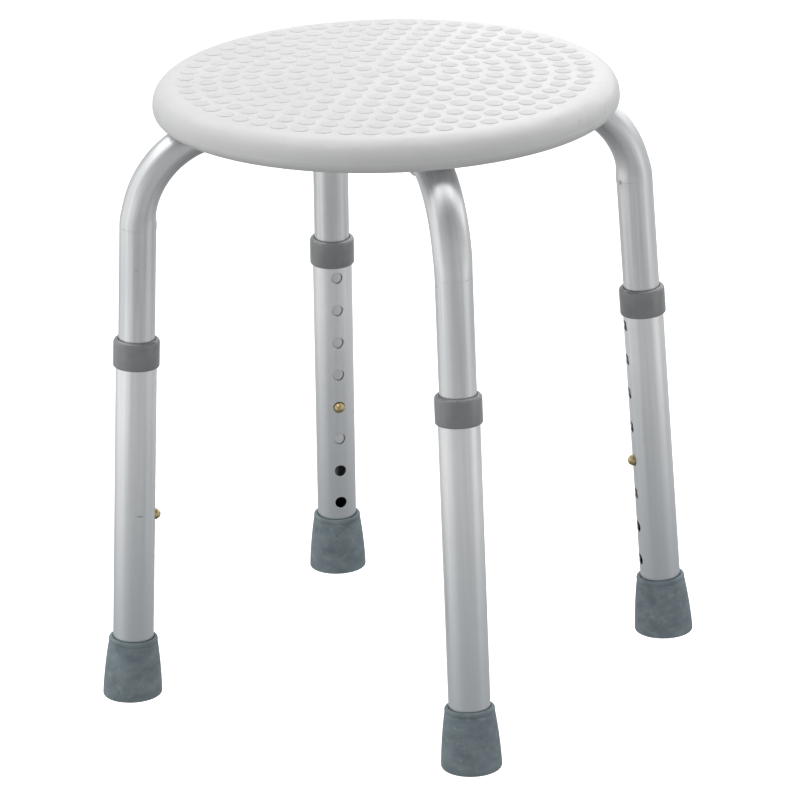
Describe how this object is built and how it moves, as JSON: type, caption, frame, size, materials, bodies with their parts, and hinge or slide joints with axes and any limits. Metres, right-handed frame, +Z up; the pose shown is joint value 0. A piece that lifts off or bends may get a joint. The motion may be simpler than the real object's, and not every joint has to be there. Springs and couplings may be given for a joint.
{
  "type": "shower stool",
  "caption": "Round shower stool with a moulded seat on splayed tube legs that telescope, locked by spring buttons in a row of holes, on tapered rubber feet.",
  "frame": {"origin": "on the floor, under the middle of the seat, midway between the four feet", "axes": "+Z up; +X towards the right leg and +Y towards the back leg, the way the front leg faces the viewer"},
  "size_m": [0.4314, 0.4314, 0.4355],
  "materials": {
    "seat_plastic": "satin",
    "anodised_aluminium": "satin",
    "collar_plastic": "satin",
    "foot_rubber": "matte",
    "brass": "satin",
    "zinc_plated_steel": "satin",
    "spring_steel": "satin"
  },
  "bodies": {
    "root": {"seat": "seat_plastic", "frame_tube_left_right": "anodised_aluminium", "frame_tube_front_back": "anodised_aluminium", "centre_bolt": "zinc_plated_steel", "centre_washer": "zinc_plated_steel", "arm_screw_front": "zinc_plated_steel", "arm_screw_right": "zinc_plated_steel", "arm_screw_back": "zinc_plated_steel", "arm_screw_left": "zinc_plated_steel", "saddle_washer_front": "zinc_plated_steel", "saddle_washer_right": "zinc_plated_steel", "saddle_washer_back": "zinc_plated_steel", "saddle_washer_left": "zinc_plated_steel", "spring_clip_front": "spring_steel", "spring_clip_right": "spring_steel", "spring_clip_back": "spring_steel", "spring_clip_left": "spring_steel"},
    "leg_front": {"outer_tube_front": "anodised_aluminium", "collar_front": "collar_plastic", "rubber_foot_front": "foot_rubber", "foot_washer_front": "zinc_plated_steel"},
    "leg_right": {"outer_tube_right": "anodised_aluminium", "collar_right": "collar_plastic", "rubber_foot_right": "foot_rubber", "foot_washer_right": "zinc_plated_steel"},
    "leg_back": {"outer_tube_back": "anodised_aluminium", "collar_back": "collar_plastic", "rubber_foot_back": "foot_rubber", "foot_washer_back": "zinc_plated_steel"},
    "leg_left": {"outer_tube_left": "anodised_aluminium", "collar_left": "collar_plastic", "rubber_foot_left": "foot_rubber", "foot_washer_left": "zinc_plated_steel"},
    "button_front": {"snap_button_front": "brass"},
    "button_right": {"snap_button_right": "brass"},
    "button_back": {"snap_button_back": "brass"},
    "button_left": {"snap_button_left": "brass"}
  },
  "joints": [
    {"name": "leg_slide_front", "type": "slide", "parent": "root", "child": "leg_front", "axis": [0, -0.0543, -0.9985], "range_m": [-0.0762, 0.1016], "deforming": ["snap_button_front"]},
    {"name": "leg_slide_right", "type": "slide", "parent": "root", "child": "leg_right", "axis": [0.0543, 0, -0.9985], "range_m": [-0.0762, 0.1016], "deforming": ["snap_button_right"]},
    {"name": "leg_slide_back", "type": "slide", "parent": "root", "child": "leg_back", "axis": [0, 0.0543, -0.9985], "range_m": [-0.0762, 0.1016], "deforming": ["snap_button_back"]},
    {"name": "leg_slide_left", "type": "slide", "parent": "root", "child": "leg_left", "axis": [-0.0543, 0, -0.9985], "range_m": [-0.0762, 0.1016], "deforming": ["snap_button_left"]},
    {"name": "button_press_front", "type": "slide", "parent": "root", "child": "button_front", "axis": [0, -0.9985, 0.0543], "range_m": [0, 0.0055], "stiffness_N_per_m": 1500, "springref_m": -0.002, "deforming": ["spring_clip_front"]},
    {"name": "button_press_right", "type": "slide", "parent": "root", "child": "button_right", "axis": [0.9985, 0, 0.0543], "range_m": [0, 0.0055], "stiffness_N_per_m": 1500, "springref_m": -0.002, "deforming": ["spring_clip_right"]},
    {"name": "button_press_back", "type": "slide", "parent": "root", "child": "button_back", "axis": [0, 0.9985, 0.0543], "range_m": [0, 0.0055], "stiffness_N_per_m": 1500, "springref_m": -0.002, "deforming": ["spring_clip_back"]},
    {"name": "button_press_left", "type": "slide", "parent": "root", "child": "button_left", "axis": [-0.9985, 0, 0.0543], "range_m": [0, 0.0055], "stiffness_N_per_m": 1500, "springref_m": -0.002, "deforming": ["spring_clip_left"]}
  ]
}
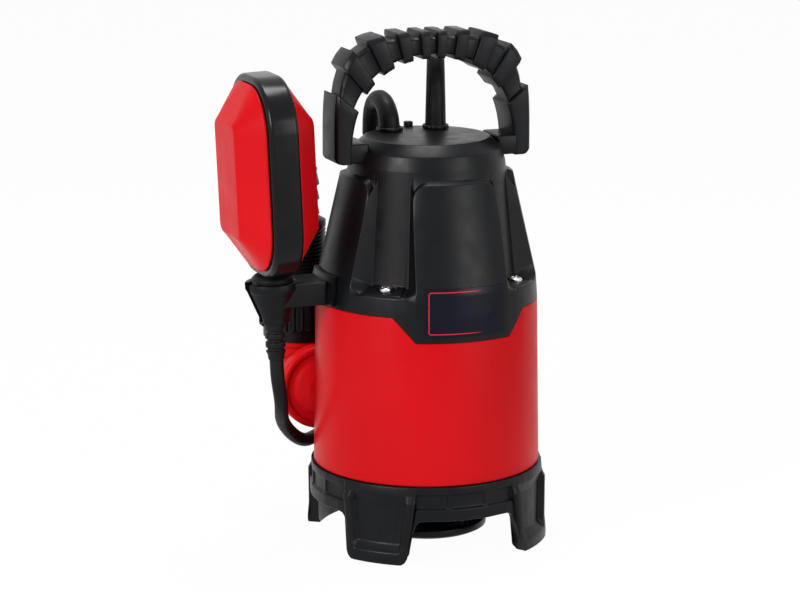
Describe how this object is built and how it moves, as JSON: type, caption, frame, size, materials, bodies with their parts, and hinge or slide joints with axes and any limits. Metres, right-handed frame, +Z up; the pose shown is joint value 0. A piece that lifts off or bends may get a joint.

Task directions
Output an exact copy of each record.

Response to the exercise
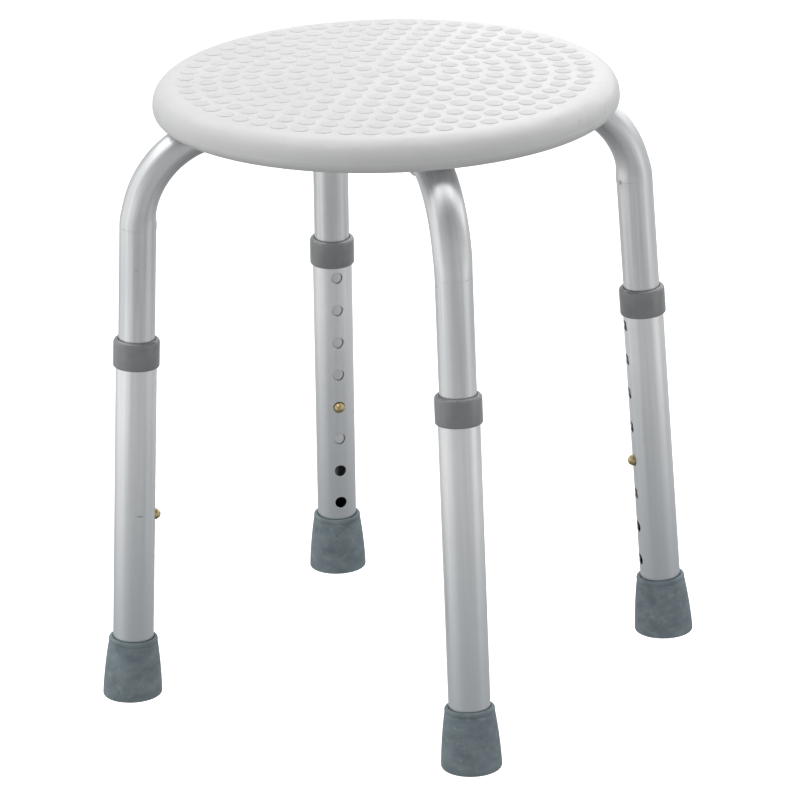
Describe how this object is built and how it moves, as JSON: type, caption, frame, size, materials, bodies with their parts, and hinge or slide joints with axes and any limits. Metres, right-handed frame, +Z up; the pose shown is joint value 0. A piece that lifts off or bends may get a joint. The motion may be simpler than the real object's, and not every joint has to be there. Springs and couplings may be given for a joint.
{
  "type": "shower stool",
  "caption": "Round shower stool with a moulded seat on splayed tube legs that telescope, locked by spring buttons in a row of holes, on tapered rubber feet.",
  "frame": {"origin": "on the floor, under the middle of the seat, midway between the four feet", "axes": "+Z up; +X towards the right leg and +Y towards the back leg, the way the front leg faces the viewer"},
  "size_m": [0.4314, 0.4314, 0.4355],
  "materials": {
    "seat_plastic": "satin",
    "anodised_aluminium": "satin",
    "collar_plastic": "satin",
    "foot_rubber": "matte",
    "brass": "satin",
    "zinc_plated_steel": "satin",
    "spring_steel": "satin"
  },
  "bodies": {
    "root": {"seat": "seat_plastic", "frame_tube_left_right": "anodised_aluminium", "frame_tube_front_back": "anodised_aluminium", "centre_bolt": "zinc_plated_steel", "centre_washer": "zinc_plated_steel", "arm_screw_front": "zinc_plated_steel", "arm_screw_right": "zinc_plated_steel", "arm_screw_back": "zinc_plated_steel", "arm_screw_left": "zinc_plated_steel", "saddle_washer_front": "zinc_plated_steel", "saddle_washer_right": "zinc_plated_steel", "saddle_washer_back": "zinc_plated_steel", "saddle_washer_left": "zinc_plated_steel", "spring_clip_front": "spring_steel", "spring_clip_right": "spring_steel", "spring_clip_back": "spring_steel", "spring_clip_left": "spring_steel"},
    "leg_front": {"outer_tube_front": "anodised_aluminium", "collar_front": "collar_plastic", "rubber_foot_front": "foot_rubber", "foot_washer_front": "zinc_plated_steel"},
    "leg_right": {"outer_tube_right": "anodised_aluminium", "collar_right": "collar_plastic", "rubber_foot_right": "foot_rubber", "foot_washer_right": "zinc_plated_steel"},
    "leg_back": {"outer_tube_back": "anodised_aluminium", "collar_back": "collar_plastic", "rubber_foot_back": "foot_rubber", "foot_washer_back": "zinc_plated_steel"},
    "leg_left": {"outer_tube_left": "anodised_aluminium", "collar_left": "collar_plastic", "rubber_foot_left": "foot_rubber", "foot_washer_left": "zinc_plated_steel"},
    "button_front": {"snap_button_front": "brass"},
    "button_right": {"snap_button_right": "brass"},
    "button_back": {"snap_button_back": "brass"},
    "button_left": {"snap_button_left": "brass"}
  },
  "joints": [
    {"name": "leg_slide_front", "type": "slide", "parent": "root", "child": "leg_front", "axis": [0, -0.0543, -0.9985], "range_m": [-0.0762, 0.1016], "deforming": ["snap_button_front"]},
    {"name": "leg_slide_right", "type": "slide", "parent": "root", "child": "leg_right", "axis": [0.0543, 0, -0.9985], "range_m": [-0.0762, 0.1016], "deforming": ["snap_button_right"]},
    {"name": "leg_slide_back", "type": "slide", "parent": "root", "child": "leg_back", "axis": [0, 0.0543, -0.9985], "range_m": [-0.0762, 0.1016], "deforming": ["snap_button_back"]},
    {"name": "leg_slide_left", "type": "slide", "parent": "root", "child": "leg_left", "axis": [-0.0543, 0, -0.9985], "range_m": [-0.0762, 0.1016], "deforming": ["snap_button_left"]},
    {"name": "button_press_front", "type": "slide", "parent": "root", "child": "button_front", "axis": [0, -0.9985, 0.0543], "range_m": [0, 0.0055], "stiffness_N_per_m": 1500, "springref_m": -0.002, "deforming": ["spring_clip_front"]},
    {"name": "button_press_right", "type": "slide", "parent": "root", "child": "button_right", "axis": [0.9985, 0, 0.0543], "range_m": [0, 0.0055], "stiffness_N_per_m": 1500, "springref_m": -0.002, "deforming": ["spring_clip_right"]},
    {"name": "button_press_back", "type": "slide", "parent": "root", "child": "button_back", "axis": [0, 0.9985, 0.0543], "range_m": [0, 0.0055], "stiffness_N_per_m": 1500, "springref_m": -0.002, "deforming": ["spring_clip_back"]},
    {"name": "button_press_left", "type": "slide", "parent": "root", "child": "button_left", "axis": [-0.9985, 0, 0.0543], "range_m": [0, 0.0055], "stiffness_N_per_m": 1500, "springref_m": -0.002, "deforming": ["spring_clip_left"]}
  ]
}
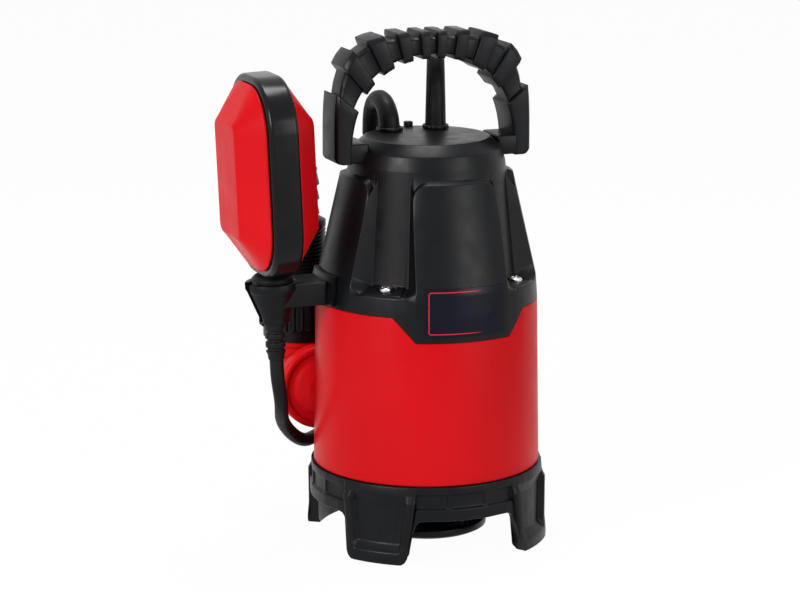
Describe how this object is built and how it moves, as JSON: type, caption, frame, size, materials, bodies with their parts, and hinge or slide joints with axes and any limits. Metres, right-handed frame, +Z up; the pose shown is joint value 0. A piece that lifts off or bends may get a joint.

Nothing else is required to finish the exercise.